La peinture chinoise est riche d’une tradition théorique et historiographique continue qui remonte aux IVe et Ve siècles. Les premiers textes traitant du paysage en tant que genre pictural autonome datent de cette époque. Cette littérature a pour elle d’être le fait, bien souvent, des peintres eux-mêmes, ou de lettrés proches de la peinture. Dans son versant le plus libre, le moins codificateur, la théorie reste ainsi très proche de la création artistique, elle revêt la même ampleur poétique, recèle la même délectable sève.
Prendre part au processus de la création
L’idée de paysage s’exprime par l’association des deux caractères shan et shui désignant les deux pôles de l’espace chinois, la montagne et l’eau. La peinture de paysage relève d’antiques conceptions cosmologiques, telles qu’elles se définissent dans le Livre des Mutations et dans la tradition taoïste. Celle-ci postule l’existence d’un vide originel d’où procèdent le souffle primordial, les souffles vitaux, les principes complémentaires du yin et du yang. Un vide dit « médian » introduit la discontinuité et la réversibilité, il permet le devenir réciproque entre des termes opposés tels que yin et yang, temps et espace, terre et ciel, et de façon générale détermine le processus de transformation qui entraîne toutes choses au sein de l’univers. La peinture, dans ses aspirations les plus hautes, doit rendre visible cet ordre du monde auquel elle participe elle-même.
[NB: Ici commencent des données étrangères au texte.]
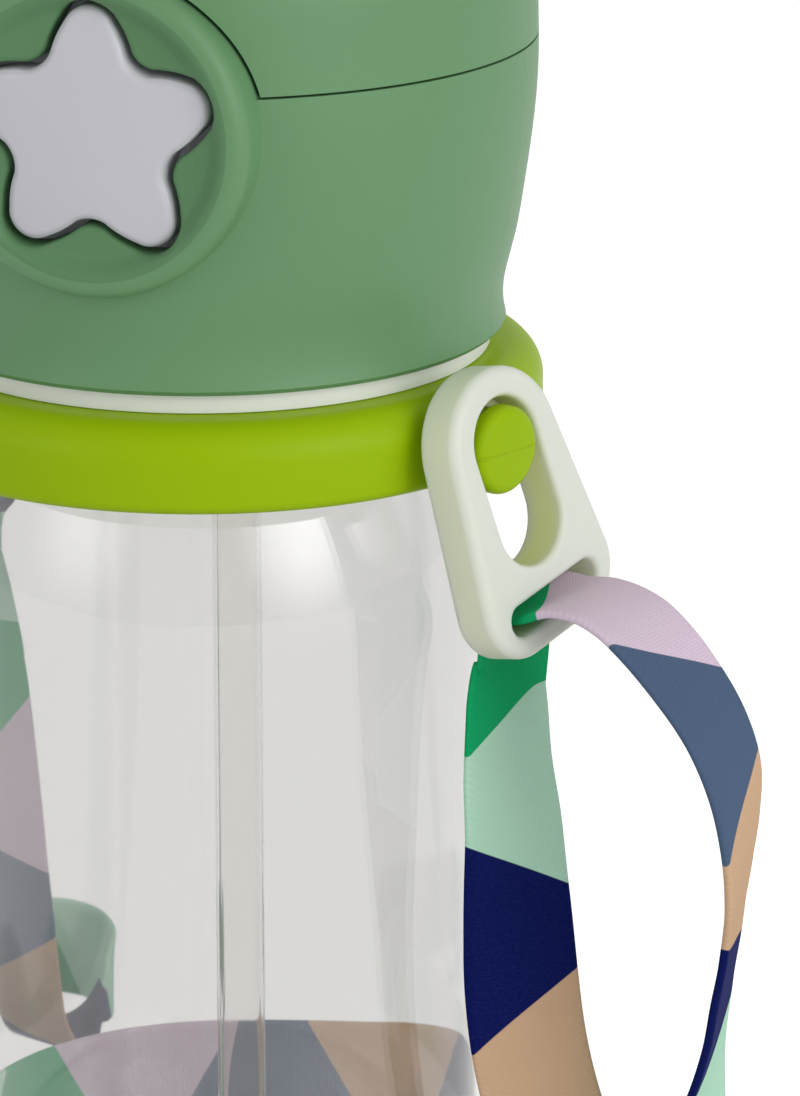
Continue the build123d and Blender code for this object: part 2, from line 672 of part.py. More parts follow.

Un grand peintre de paysage aspire moins à imiter la nature qu’à « prendre part au processus de la création ».
« L’univers est fait de souffles vitaux et la peinture s’accomplit au moyen du pinceau-encre. La peinture n’atteint son excellence que si les souffles émanant du pinceau-encre s’harmonisent pour ne plus faire qu’un avec ceux de l’univers. » C’est ce que prescrit l’un des six canons de l’art pictural énoncé dès le début du VIe siècle : « Animer les souffles harmoniques. »
Pénétrer le cœur des choses
Pour cela, le peintre doit intérioriser les spectacles de la nature, pour capter, au-delà des apparences superficielles, les lois internes ou lignes internes des choses, leurs souffles vitaux et les relations des choses entre elles. Lorsqu’une œuvre respecte ces lois, « les éléments surgissent par engendrement interne et continu ». Pour arriver à ce degré, l’artiste doit être parfaitement maître de son art. Mais cela ne suffit pas. Il faut encore qu’il ait le i (idée, désir, intention, conscience agissante, juste vision) : « Que le maniement du pinceau soit toujours mû par le i, que le trait tracé s’imprègne toujours de l’esprit qui le déborde » et alors, « concentré et déterminé, le pinceau pénètre le cœur des choses, en épouse les poussées internes », alors, l’artiste a la chance de voir « la vraie vie et la vraie saveur jaillir de toutes parts en sa peinture ».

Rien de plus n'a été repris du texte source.